The varieties of science denial that McIntyre has discussed so far all have a right-wing political valence (even flat Earthers, whose numbers are largely drawn from conservative Christians), so he then looks for a topic that might arouse left-wing science denial. This leads him to examine opposition to genetically modified organisms (GMOs). He goes into some detail arguing that, while there may be good reasons for caution or skepticism in particular instances, it is irrational to insist that all GMOs are unsafe to eat. He follows this up with a substantial chapter giving the most detailed, blow-by-blow account in the book of conversations aimed at coaxing people to accept a scientific consensus they disbelieve, in this case two of his GMO-skeptical friends. As this is his most in-depth depiction of what it looks like to dispute a view you disagree with in a context of trust and mutual respect, it is ironic that he ultimately concludes his friends do not fit the criteria that define science deniers. Furthermore, he claims that while it is only a contingent matter that opposition to GMOs is not a central part of left-wing identity, it is nonetheless true that at present there is no widespread left-wing science denial. His efforts to be even-handed are admirable, but giving such a substantial Section of his book on talking to science deniers over to people he concludes are not science deniers might be taking the pursuit of balance too far.

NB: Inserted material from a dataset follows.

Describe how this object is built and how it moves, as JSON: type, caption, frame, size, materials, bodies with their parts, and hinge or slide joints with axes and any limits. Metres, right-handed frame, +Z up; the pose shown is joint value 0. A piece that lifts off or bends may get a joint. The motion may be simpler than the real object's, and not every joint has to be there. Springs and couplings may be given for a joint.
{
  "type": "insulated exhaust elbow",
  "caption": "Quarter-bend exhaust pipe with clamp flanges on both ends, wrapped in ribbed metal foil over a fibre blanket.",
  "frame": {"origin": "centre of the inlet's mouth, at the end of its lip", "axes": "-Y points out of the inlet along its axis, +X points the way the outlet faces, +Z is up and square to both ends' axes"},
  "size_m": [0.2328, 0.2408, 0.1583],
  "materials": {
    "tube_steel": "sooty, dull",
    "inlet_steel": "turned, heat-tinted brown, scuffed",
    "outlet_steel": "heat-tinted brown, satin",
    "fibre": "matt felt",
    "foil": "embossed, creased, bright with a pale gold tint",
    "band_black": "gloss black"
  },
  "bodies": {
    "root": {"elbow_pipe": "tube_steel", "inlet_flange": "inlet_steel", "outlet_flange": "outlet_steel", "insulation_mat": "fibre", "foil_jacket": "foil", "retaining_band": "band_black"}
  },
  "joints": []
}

The COVID pandemic hangs over this book. It disrupted McIntyre’s plans by preventing follow-up interviews with the coal miners and forestalled setting up face-to-face conversations with anyone else. This helps explain why, apart from the first chapter, the book does not include extensive conversations with the hard-core science deniers with whom McIntyre is most concerned. The pandemic also makes itself felt by showing how rapidly a form of science denial can be spun up. The harm COVID denial does to its adherents is evident on a much shorter time scale than the consequences of climate denial, yet it still thrives.

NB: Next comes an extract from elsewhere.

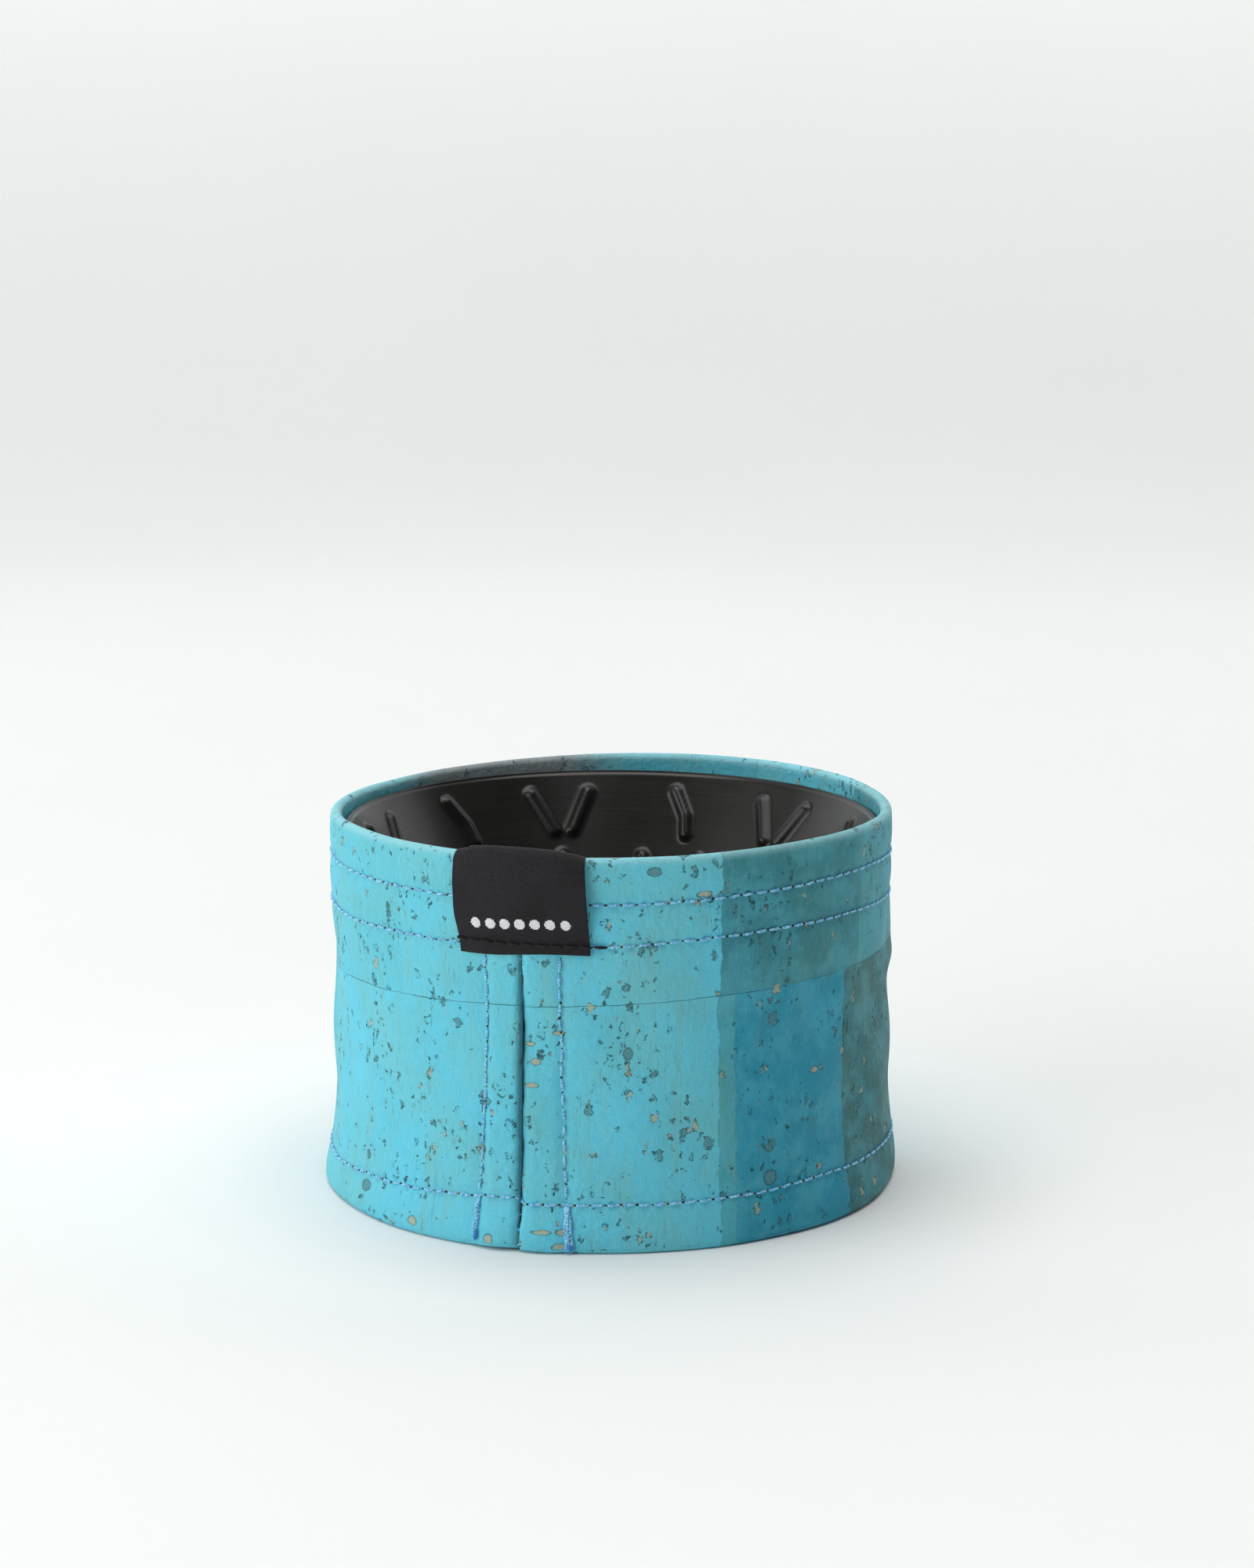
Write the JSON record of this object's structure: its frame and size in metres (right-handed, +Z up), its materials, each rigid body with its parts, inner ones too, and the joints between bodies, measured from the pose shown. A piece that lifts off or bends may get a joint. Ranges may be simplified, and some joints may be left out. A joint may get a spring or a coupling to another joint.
{
  "type": "coffee dripper in a travel sleeve",
  "caption": "Conical pour-over coffee dripper with ribbed walls and a silicone seat, carried in a stitched cork-fabric sleeve with a woven label over its rim.",
  "frame": {"origin": "centre of the sleeve's foot, on the surface it stands on", "axes": "+Z up along the sleeve's and the cone's common axis, -Y towards the closing seam and the label, +X to the right as seen from the label's side"},
  "size_m": [0.116, 0.116, 0.0776],
  "materials": {
    "cork_fabric": "dyed turquoise cork veneer on cloth, satin, with dark pits and tan flecks",
    "felt": "undyed pressed felt, matt",
    "label_satin": "black woven satin with a row of white woven dashes",
    "black_thread": "black polyester sewing thread",
    "blue_thread": "light blue twisted polyester sewing thread, glossy",
    "coated_metal": "fine brushed sheet metal under a black satin coating",
    "silicone": "matt black silicone rubber"
  },
  "bodies": {
    "sleeve": {"cork_shell": "cork_fabric", "interlining": "felt", "woven_label": "label_satin", "label_thread": "black_thread", "label_bobbin_thread": "black_thread", "hem_thread_upper": "blue_thread", "hem_bobbin_thread_upper": "blue_thread", "hem_thread_lower": "blue_thread", "hem_bobbin_thread_lower": "blue_thread", "hem_thread_foot": "blue_thread", "hem_bobbin_thread_foot": "blue_thread", "seam_thread_left": "blue_thread", "seam_bobbin_thread_left": "blue_thread", "seam_thread_right": "blue_thread", "seam_bobbin_thread_right": "blue_thread", "seam_joining_thread": "blue_thread"},
    "dripper": {"dripper_cone": "coated_metal"},
    "base": {"silicone_base": "silicone"}
  },
  "joints": [
    {"name": "dripper_lift", "type": "slide", "parent": "sleeve", "child": "dripper", "axis": [0, 0, 1], "range_m": [0, 0.09]},
    {"name": "base_pull", "type": "slide", "parent": "dripper", "child": "base", "axis": [0, 0, -1], "range_m": [0, 0.035]}
  ]
}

The COVID Pandemic highlights some of the limitations of McIntyre’s approach. Changing identity takes time, but new flavors of science denial can be whipped up seemingly overnight. And while measures to mitigate COVID often preclude the kind of face-to-face encounters that are so important to McIntyre, social media make it easy for anti-vaxxers to find like-minded people and make it likely that what encounters they do have with those who advocate vaccination mostly involve angry denunciation or ridicule. McIntyre emphasizes that talking to science deniers takes patience and empathy but costs us nothing apart from our time and perhaps a measure of self-righteousness. But the COVID pandemic has shown that there can be costs that he nowhere acknowledges. Anti-vaxxers have harassed and vilified not just outspoken defenders of mainstream medical and scientific recommendations, like Dr. Anthony Fauci, but also ordinary people who were merely wearing masks. McIntyre is far from blind to the political forces stoking the anti-vaxx movement and other science denial, but his prescription for effecting political change is the same as it is for trying to change someone’s mind about science denial: go outside your comfort zone and have difficult conversations with those with whom you disagree. Doing so is slow at best and not guaranteed to succeed but, McIntyre says, it is the best we can do.